His announcement, however, has caused a great deal of confusion in the media, as the Quebec-based news publication La Presse first confirmed that Charest was running and then quickly delated it after more reports emerged minutes later contradicting this report.
Soon after this, the French-speaking arm of the CBC confirmed that Charest would not be running in a tweet, which the English anchor Rosemary Barton soon confirmed to the CBC’s English audience.
Much pressure has been placed on Charest by respected figures within the Conservative Party. Stephan Harper, for instance, reportedly resigned from the Tory’s fund board so that he could openly campaign against the former Quebec Liberal.
As well as this, MacKay and Charest were not intending to run against each other due to their long relationship in Conservative politics. MacKay, however, has consistently placed ahead of Charest in the polls, making any leadership attempt seemingly futile for the Quebecker.

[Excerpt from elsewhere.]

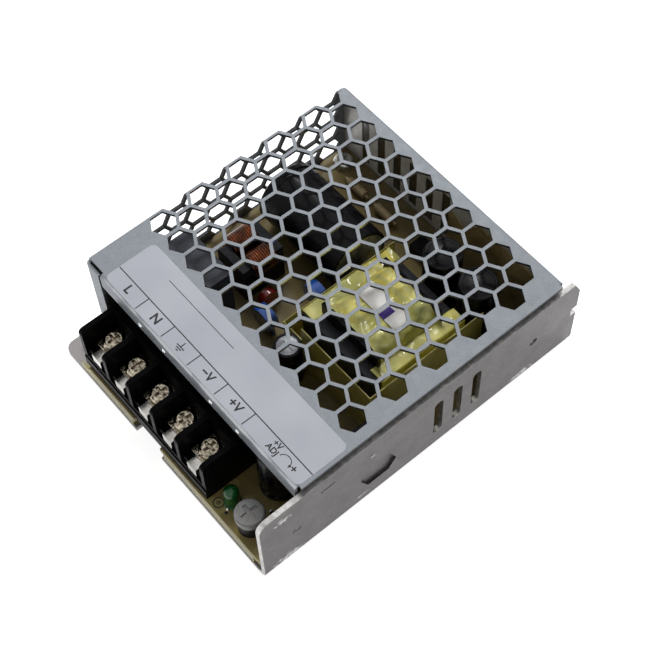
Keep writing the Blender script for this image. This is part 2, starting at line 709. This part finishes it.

What is notable about Charest’s decision, however, is that this may beckon in Vincenzo Guzzo’s leadership contest who previously stated to The Post Millennial that if Charest “doesn’t run I’ll run.”
Charest is currently under investigation for corruption during his time as premier. The investigation has been ongoing for six years, and so far, has not led to charges against anyone involved.
Jean Charest said in a statement that “After careful consideration, I will not be running for the leadership of the Conservative Party of Canada. I am grateful to all those who called me, sent supportive messages and mobilized for my potential candidacy.”
“On environmental issues, the CPC must offer Canadians a credible and ambitious plan in regard to the management of our natural resources and the fight against climate change. One does not exclude the other!”